ISCA Archive ISCSLP 2006
ISCA Archive ISCSLP 2006

Incorporating Prosodic with Acoustic Information for ISCSLP'2006 Speaker Recognition Evaluation - Robust Cross-Channel Speaker Verification

Wen-Chieh Chang, Ding-Yun Chen, Zi-He Chen, Zhi-Ren Zeng, Yuan-Fu Liao, Yau-Tarng Juang

In this paper, we present our speaker verification (SV) systems for the cross-channel text-independent and dependent speaker verification (TI-SV and TD-SV) tasks of ISCSLP’2006 speaker recognition evaluation (ISCSLP2006-SRE). To address the cross-channel issues and take advantage of the unique characteristics of Mandarin (i.e., tonal language), prosodic contours are modeled to assist the state-of-the-art spectral feature-based SV systems. Especially, two approaches are proposed including (1) latent prosody analysis (LPA) for modeling the prosodic behaviors of a speaker and (2) a Gaussian mixture model (GMM) for modeling the dynamics of the pitch and energy contours.
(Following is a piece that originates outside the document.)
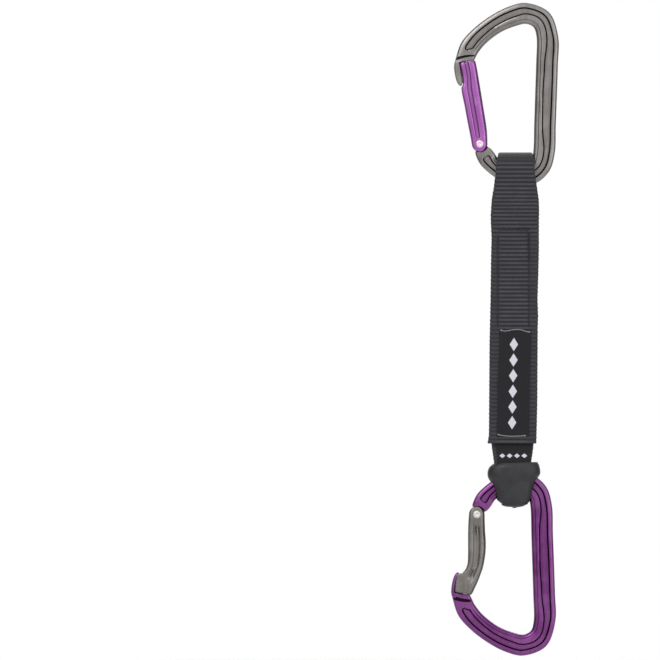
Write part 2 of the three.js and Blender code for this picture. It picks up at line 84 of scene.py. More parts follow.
Feed = Union[bpy.types.NodeSocket, float, tuple]


class Side(Enum):
    """Which way a face of the quickdraw looks along Y."""

    FRONT = -1.0
    BACK = 1.0


class GateStyle(Enum):
    """The two shapes of gate."""

    STRAIGHT = "straight"
    BENT = "bent"


@dataclass(frozen=True)
class Spot:
    """One point of a cross-section: how far across, how deep, and how much painted shade it gets."""

    across: float
    depth: float
    # Share of painted shade: how much darker the colour is painted here, where shade would fall.
    painted_shade: float = 0.0


# ------------------------------------------------------------------- curves


def blend_between(low: float, high: float, share: float) -> float:
    """Returns the value that lies the given share of the way from low to high."""
    return low + (high - low) * share


def point_between(first: Point, second: Point, share: float) -> Point:
    """Returns the point that lies the given share of the way to the second."""
    return blend_between(first[0], second[0], share), blend_between(first[1], second[1], share)


def swung(u: float, v: float, angle: float) -> Point:
    """Returns a point turned about the origin by an angle in radians."""
    return u * math.cos(angle) - v * math.sin(angle), u * math.sin(angle) + v * math.cos(angle)


def both_faces(front: Sequence[Spot]) -> list[tuple[Spot, float]]:
    """Returns the spots round a whole section, each with its side, from its front half."""
    back = [(spot, Side.BACK.value) for spot in reversed(front)]
    return [(spot, Side.FRONT.value) for spot in front] + back


def ease(start: float, end: float, value: float) -> float:
    """Smooth step between two values.

    Args:
        start: Value at which the step begins.
        end: Value at which the step is complete.
        value: Value to look up.

    Returns:
        0 before start, 1 past end, and a smooth rise between them.
    """
    share = min(max((value - start) / (end - start), 0.0), 1.0)
    return share * share * (3 - 2 * share)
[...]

Experimental results on the evaluation set of ISCSLP2006-SRE had demonstrated that the proposed methods of incorporating prosodic featurebased SV systems with spectral feature-based SV systems outperform the spectral feature only SV systems for both TIand TD-SV tasks, respectively. Keywords: Speaker verification, prosodic information, mean variance normalization and ARMA filtering (MVA), Gaussian mixture model (GMM), test normalization (T-norm), probabilistic latent semantic analysis (PLSA), latent prosody analysis (LPA).